Conflict and Tension Over Afghanistan

The dispute over Gen. Stanley A. McChrystal’s comments to Rolling Stone magazine exposes deep fissures in the Obama administration over the war effort in Afghanistan. Those fissures have their roots in disagreements over an exhaustive three-month policy review last year. At the end of that review, President Obama decided to embrace a substantial increase in troops — 30,000 — but also insisted that troops begin leaving Afghanistan in July 2011. Today, tensions remain among key players in Washington and Afghanistan.

In the article, Obama is depicted by McChrystal as being “uncomfortable and intimidated” when he first meets with top military officials and then not “very engaged” in his first meeting with McChrystal. Below are key players, their position in last year’s debate and how they were depicted in the Rolling Stone article.

— Glenn Kessler

PAST
Position on U.S./Afghan strategy
PRESENT
Depiction by McChrystal
General

David H. Petraeus

Head of the U.S. Central Command with responsibility for Iraq and Afghanistan, Petraeus wrote the military's counterinsurgency manual and was responsible for the surge strategy in Iraq. He saw parallels between the two conflicts and backed McChrystal's request for more troops.

In the article, he is seen as letting McChrystal take center stage in Afghanistan but with a strong personal stake in the outcome: “A defeat would ruin his 'win' in Iraq: 'He's 1-0,' says a McChrystal insider.”

Secretary of Defense

Robert M. Gates

Gates, deputy CIA director in the 1980s, worried at first that a buildup would end up in disaster like the Soviet occupation of Afghanistan in that decade. But he became sympathatic to McChrystal's request and helped shape a plan that tried to bridge the administration's differences.

The article says Gates is “the mastermind” behind an ambitious plan to retool the military for more counterinsurgency fights. But he denounced McChrystal's comments, saying the general “made a significant mistake and exercised poor judgment.”

Chairman of the Joint Chiefs of Staff

Michael Mullen

As chairman of the Joint Chiefs of Staff, he was a strong advocate for McChrystal and his troop surge.

The article depicts him as a key ally of McChrystal: “a big defender of the counterinsurgency doctrine, he has even recommended it as a way to fight drugs in Mexico.”

National security adviser

James Jones

Jones ran the process that considered McChrystal's request for 40,000 troops. He appeared largely neutral, but before McChrystal made his request Jones had told military officials not to expect more troops beyond the 22,000 Obama had originally authorized. He made McChrystal justify every soldier.
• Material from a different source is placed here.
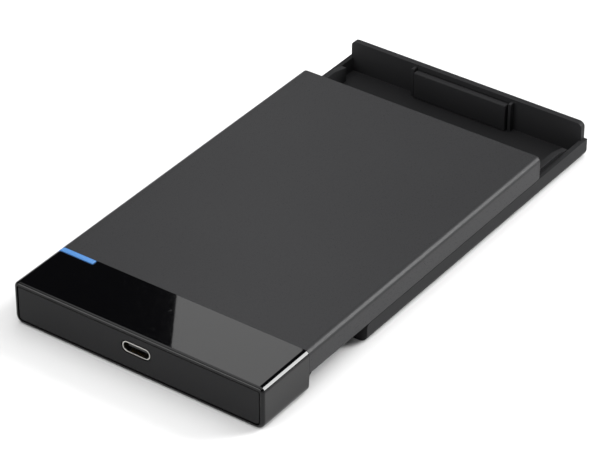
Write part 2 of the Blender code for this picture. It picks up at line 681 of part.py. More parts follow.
def make_tray(frame):
    """The sliding tray: floor, side walls, beaded rails, stepped end wall and the ribs of the drive stop."""
    wall_top = SPLIT_HEIGHT - SEAT
    channel = [
        (-HALF, 0, BOTTOM_FILLET),
        (HALF, 0, BOTTOM_FILLET),
        (HALF, wall_top, 0),
        (HALF - TRAY_WALL, wall_top, 0),
        (HALF - TRAY_WALL, TRAY_FLOOR, 0),
        (-HALF + TRAY_WALL, TRAY_FLOOR, 0),
        (-HALF + TRAY_WALL, wall_top, 0),
        (-HALF, wall_top, 0),
    ]
    tray = solid("tray", extruded(rounded(channel), TRAY_FRONT, TRAY_REAR, "Y"), frame, SATIN_BLACK)
    face = HALF - COVER_SIDE_WALL - FIT
    rail_top = tray_rail_top()
    rail_end = TRAY_REAR - RAIL_END_GAP
    for side, name in ((-1, "rail_left"), (1, "rail_right")):
        rail = [
            (side * (face - RAIL_THICKNESS), TRAY_FLOOR / 2),
            (side * (face + SEAT), TRAY_FLOOR / 2),
            (side * (face + SEAT), wall_top - SEAT),
            (side * face, wall_top - SEAT),
            (side * face, rail_top - BEAD_HEIGHT),
            (side * (face + BEAD_REACH), rail_top - BEAD_HEIGHT),
            (side * (face + BEAD_REACH), rail_top),
            (side * (face - RAIL_THICKNESS), rail_top),
        ]
        join(tray, solid(name, extruded(rail, TRAY_FRONT, rail_end, "Y"), frame))
    slope = [
        (rail_end - RAIL_SLOPE, rail_top),
        (rail_end, wall_top + SEAT),
        (rail_end + FIT, wall_top + SEAT),
        (rail_end + FIT, rail_top + FIT),
        (rail_end - RAIL_SLOPE, rail_top + FIT),
    ]
    bead_run = (COVER_LENGTH - BEAD_END_GAP, rail_end + FIT)
    bead_level = (rail_top - BEAD_HEIGHT - FIT / 2, rail_top + FIT)
    for side, name in ((-1, "left"), (1, "right")):
        reach = sorted((side * (face + SEAT / 2), side * (HALF + FIT)))
        cut(tray, solid(f"bead_end_{name}", box(reach, bead_run, bead_level), frame))
        reach = sorted((side * (face - RAIL_THICKNESS - FIT), side * (face + SEAT)))
        cut(tray, solid(f"rail_slope_{name}", extruded(slope, *reach, "X"), frame))
    inner_face = TRAY_REAR - REAR_STEP - REAR_WALL
    corner = notch_corner(TRAY_FRONT, NOTCH_FILLET + FIT, FIT)
    corner[-2:] = [(TRAY_FRONT - FIT, corner[-2][1]), (TRAY_FRONT - FIT, wall_top + FIT)]
    corner.append((corner[0][0], wall_top + FIT))
    for side, name in ((-1, "front_corner_left"), (1, "front_corner_right")):
        reach = sorted((side * (face + SEAT / 2), side * (HALF + FIT)))
        cut(tray, solid(name, extruded(corner, *reach, "X"), frame))
    lower = rounded(
        [(-HALF, 0, BOTTOM_FILLET), (HALF, 0, BOTTOM_FILLET), (HALF, wall_top, 0), (-HALF, wall_top, 0)]
    )
    half = HALF - REBATE_WALL - FIT
    top = HEIGHT - COVER_TOP_WALL - FIT
    upper = rounded(
        [(-half, TRAY_FLOOR, 0), (half, TRAY_FLOOR, 0), (half, top, REAR_CORNER), (-half, top, REAR_CORNER)]
    )
    join(
        tray,
        solid("end_wall_lower", extruded(lower, inner_face, TRAY_REAR, "Y"), frame),
        solid("end_wall_upper", extruded(upper, inner_face, inner_face + REAR_WALL, "Y"), frame),
    )
    for side, name in ((-1, "stop_rib_left"), (1, "stop_rib_right")):
        near = STOP_HALF_WIDTH + STOP_RIB_GAP
        reach = sorted((side * near, side * (near + STOP_RIB)))
        depth = (inner_face - STOP_RIB_REACH, inner_face + REAR_WALL / 2)
        join(tray, solid(name, box(reach, depth, (TRAY_FLOOR / 2, STOP_RIB_TOP)), frame))
    return tray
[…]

In the article, Jones is depicted as a 'clown' and an 'inept bureaucratic infighter' stuck in the past. 'Team McChrystal wants to see him go,' the article says.

Vice President

Biden

Biden was an outspoken critic of McChrystal' s troop surge, thinking that would lead to a quaqmire. He asked why more forces were needed in Afghanistan if the objective was to destroy al-Qaeda sanctuaries in Pakistan. He wanted to keep the focus on counterterrorism, not counterinsurgency.

The article depicts McChrystal and his staff trying to think of ways to dismiss Biden with a sharp one-liner. “Are you asking about Vice President Biden?” McChrystal says with a laugh. “Who's that?” A top adviser suggests: “Did you say: Bite Me?”

Special Representative to Afghanistan

Richard C. Holbrooke

The administration's special representative for Afghanistan and Pakistan, Holbrooke had watched the U.S. buildup in Vietnam as a junior Foreign Service officer and felt he knew the meaning of quagmire. He was a consistent advocate for a “civilian surge” to help bolster Afghanistan's political and economic development.

Holbrooke is depicted as a “wounded animal” fearful that he will be fired. When McChrystal gets an e-mail from Holbrooke, he groans, “Oh, not another e-mail from Holbrooke. I don't even want to open it.” The article asserts that the White House won't fire him because it “fears a 'tell-all' more than his diplomatic blunders.”

Secretary of State

Hillary Rodham Clinton

An active participant in the internal debates, Clinton worried about Pakistan remaining a haven for terrorism no matter how many troops were sent, but eventually joined with Gates and Mullen to push for a more robust force. In doing so, she bucked the advice of the U.S. ambassador, who reports to her.

Clinton comes off well in the article as the only non-military person who earns McChrystal's respect. Her spokesman said she had read the article but “has not offered any particular comment.”

U.S. Ambassador to Afghanistan

Karl W. Eikenberry

Eikenberry, once a three-star general in Afghanistan, sent a cable on Nov. 6 expressing doubts about a troop surge. The immediate leak of the cable — apparently designed to swing the debate against McChrystal's proposal — badly damaged relations between the two men.

The article says Eikenberry is “furious” that McChrystal blocked his bid to be the senior civilian “viceroy” in Afghanistan. It suggests that he has little impact as ambassador, in part because McChrystal has much better relations with Afghan President Hamid Karzai.